## Objective
Print exactly the part opening with the line containing "the two files." and closing with the line containing "import * as", with both of those lines included.

------------------------------------------------

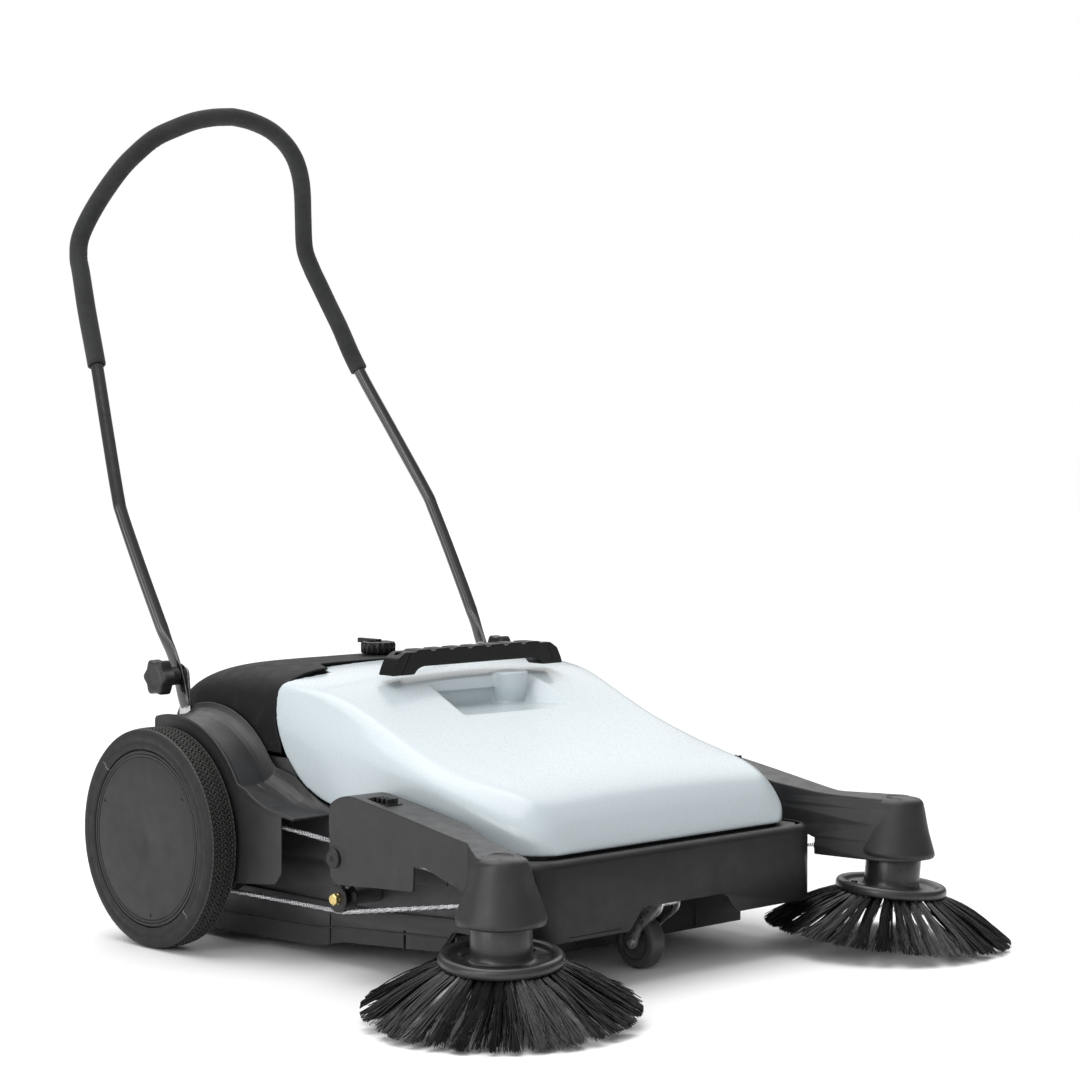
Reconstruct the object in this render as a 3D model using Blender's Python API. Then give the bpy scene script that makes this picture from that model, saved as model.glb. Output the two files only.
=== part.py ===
"""Walk-behind sweeper with a main broom, two belt-driven side brooms, a lift-out
hopper and a folding push handle.

Units are metres, +Z is up, the machine drives towards -Y and X = 0 is its plane
of symmetry.  All shapes are written around the wheel axle (Y = 0 there) and hang
under one empty, which moves the axle to its place in the finished part's frame.
The machine's right-hand side is the -X side.
"""
import math
import bpy
import bmesh
from mathutils import Matrix, Vector

# ------------------------------------------------------------------ driving sizes
AXLE_Y = 0.181139           # the axle lies this far behind the middle of the length
GAP = 0.0003               # assembly gap between touching pieces

WHEEL_R = 0.130            # rear wheel radius, also the axle height
WHEEL_OUT = 0.343          # outer face of the wheels
WHEEL_IN = 0.302           # inner face of the tyres
DISC_R = 0.1036            # radius of the flat disc in the wheel
HUB_R = 0.020
AXLE_R = 0.010

FRAME_X0, FRAME_X1 = 0.2305, 0.2345     # side frame plates

MODULE = 0.004             # drive gear module
GEAR_N, PINION_N = 26, 12
GEAR_X0, GEAR_X1 = 0.2385, 0.2485
BROOM_Y, BROOM_Z = -0.0753, 0.1197      # main broom axis
BROOM_R = 0.1182
BROOM_HALF = 0.2180

BELT_X = 0.285             # plane of the belt run on the broom pulley
BELT_R = 0.003
PULLEY_R = 0.0465          # belt line radius on the broom pulley
BRUSH_PULLEY_R = 0.029     # belt line radius on the side broom pulley
IDLER_Y, IDLER_Z, IDLER_R = -0.2965, 0.0905, 0.0155

SIDE_X, SIDE_Y, SIDE_Z = 0.3110, -0.5850, 0.0140   # side broom tip plane centre
TILT = math.radians(5.0)   # side broom axis leans forward and outward
TIP_R = 0.146
PLATE_R = 0.065
PULLEY_H = 0.1155          # pulley height above the tip plane
PIVOT_Y, PIVOT_Z = -0.302, 0.137        # arm pivot

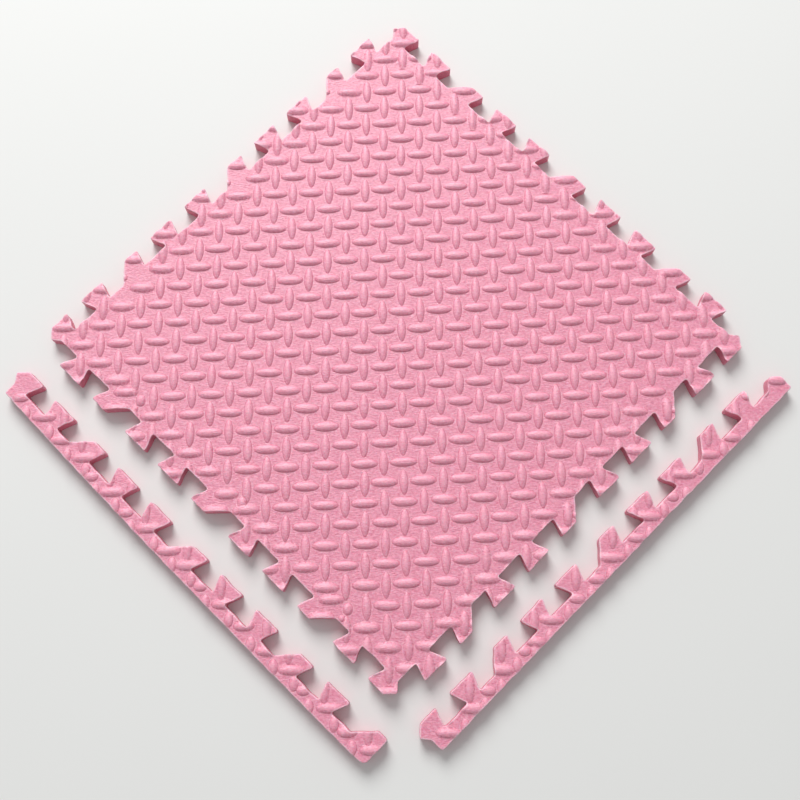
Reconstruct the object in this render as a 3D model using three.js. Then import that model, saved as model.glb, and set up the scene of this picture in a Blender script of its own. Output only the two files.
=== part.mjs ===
// Interlocking foam floor tile with two detachable border strips.
// Millimetres, +Z up. The origin is the middle of the tile's underside, on the floor.
// The tile's sides run along X and Y. Each strip lies flat beside one side of the tile,
// with its teeth facing the gaps that they plug into.

import * as THREE from "three";

// Driving dimensions, in millimetres.
const LAID_PITCH = 300; // centre distance of two tiles that are plugged together
const THICKNESS = 10; // overall, over the raised ribs
const TEETH_PER_SIDE = 10;
const TOOTH_PITCH = 29;
const NECK_WIDTH = 10.1; // a dovetail tooth at its root
const TIP_WIDTH = 18.3; // the same tooth at its end
const TIP_GAP = 0.3; // left between a tooth's end and the edge it meets

// Every third tooth has one flank cut back to a slant. These are the places where that
// slant leaves the root line and meets the tip line, as shares of the tooth pitch from
// the tooth's middle.
const TILE_SLANT = { root: 0.42, tip: 0.05 };
const STRIP_SLANT = { root: 0.43, tip: 0.06 };

// The slanted tooth in the middle of a side is this much wider, and the teeth after it
// sit this much further along.
const MIDDLE_TOOTH = 4;
const MIDDLE_EXTRA = 3;

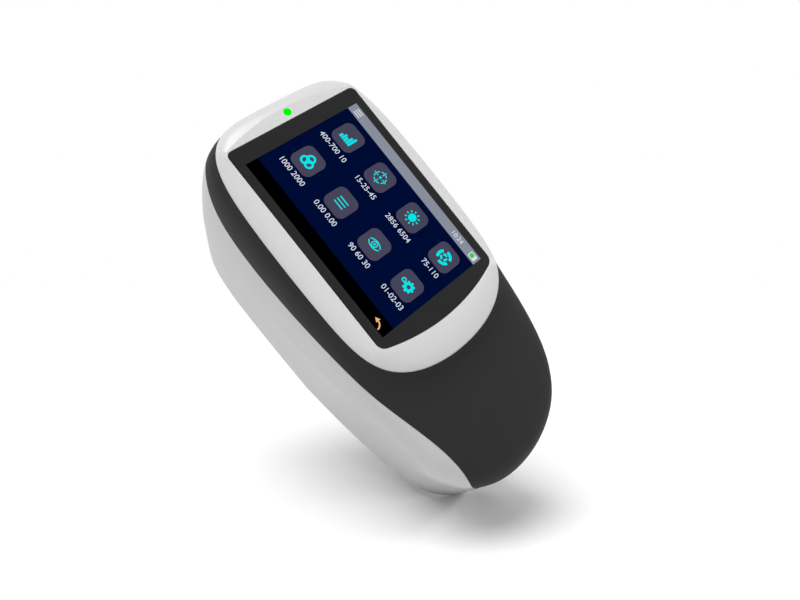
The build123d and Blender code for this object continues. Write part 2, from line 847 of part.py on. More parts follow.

------------------------------------------------

## Task response
Reconstruct the object in this render as a 3D model using three.js. Then import that model, saved as model.glb, and set up the scene of this picture in a Blender script of its own. Output only the two files.
=== part.mjs ===
// Interlocking foam floor tile with two detachable border strips.
// Millimetres, +Z up. The origin is the middle of the tile's underside, on the floor.
// The tile's sides run along X and Y. Each strip lies flat beside one side of the tile,
// with its teeth facing the gaps that they plug into.

import * as THREE from "three";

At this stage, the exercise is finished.